MACBA – Barcelona Museum of Contemporary Art

Contemporary art museum · 1995 · Barcelona, Spain

MACBA — Barcelona Museum of Contemporary Art

The Barcelona Museum of Contemporary Art (MACBA) is a landmark institution in El Raval neighbourhood, designed by American architect Richard Meier and opened in 1995. Its gleaming white rationalist building has become one of the defining images of post-Olympic Barcelona’s cultural renewal, housing a permanent collection focused on Catalan, Spanish, and international art from the mid-20th century to the present.

At a glance

Type
Contemporary art museum
Period
Opened 28 November 1995
Style
Late-Modern rationalism (Richard Meier)
Location
Plaça dels Àngels, El Raval, Barcelona, Catalonia, Spain
Coordinates
41.3832° N, 2.1647° E

Overview

MACBA stands in the Plaça dels Àngels in the El Raval district, occupying a building that has reshaped the urban fabric of one of Barcelona’s oldest working-class quarters. The museum’s collection spans painting, sculpture, video, installation, and performance, with particular strength in Catalan avant-garde and conceptual practice from the 1950s onwards. Its public plaza, famously appropriated by skateboarders, has become as iconic as the galleries within.

History

The museum was founded to fill a gap in Barcelona’s cultural infrastructure identified during preparations for the 1992 Olympic Games, when civic leaders recognised the city lacked a major venue for contemporary art.

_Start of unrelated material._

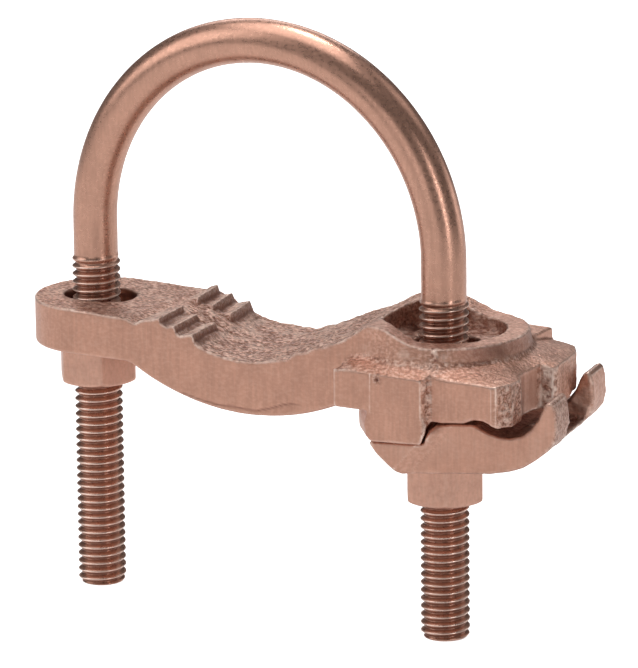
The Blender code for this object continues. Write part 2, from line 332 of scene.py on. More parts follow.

The Generalitat de Catalunya and the Ajuntament de Barcelona jointly promoted the project and commissioned New York architect Richard Meier, whose luminous white aesthetic had been acclaimed at the Getty Center in Los Angeles. Construction began in 1987 and the museum opened to the public on 28 November 1995, drawing immediate international attention. Since opening it has been governed by a consortium of public institutions and the MACBA Foundation.

What you see

Meier’s building is a long transparent volume flooded with natural light through vast glazed facades and a cylindrical atrium ramp that connects the upper floors. The permanent galleries present works by Joan Ponç, Antoni Tàpies, Joan Miró, John Cage, Marcel Broodthaers, and many others, tracing the arc from postwar informal painting to contemporary multimedia practice. Temporary exhibition spaces on the ground floor and basement host major international loan shows several times per year.

Cultural significance

MACBA was a catalyst in the transformation of El Raval from a marginalised inner-city district into one of Barcelona’s most visited cultural destinations, a process that continues to generate debate about gentrification and access. As an institution it has maintained a reputation for critical programming that engages directly with political and social questions, distinguishing it from more commercially oriented museums.

Practical information

Address
Plaça dels Àngels 1, 08001 Barcelona, Spain
Hours
Check official website for current opening hours (macba.cat)
Admission
Paid entry; concessions available; free on selected evenings — check official website

Getting there

Metro lines L1 and L2 stop at Universitat, a five-minute walk from the museum. Line L3 stops at Liceu, slightly further through the Rambla del Raval. Several bus lines serve the Plaça dels Àngels directly. The museum is within easy walking distance of the Gothic Quarter and Las Ramblas.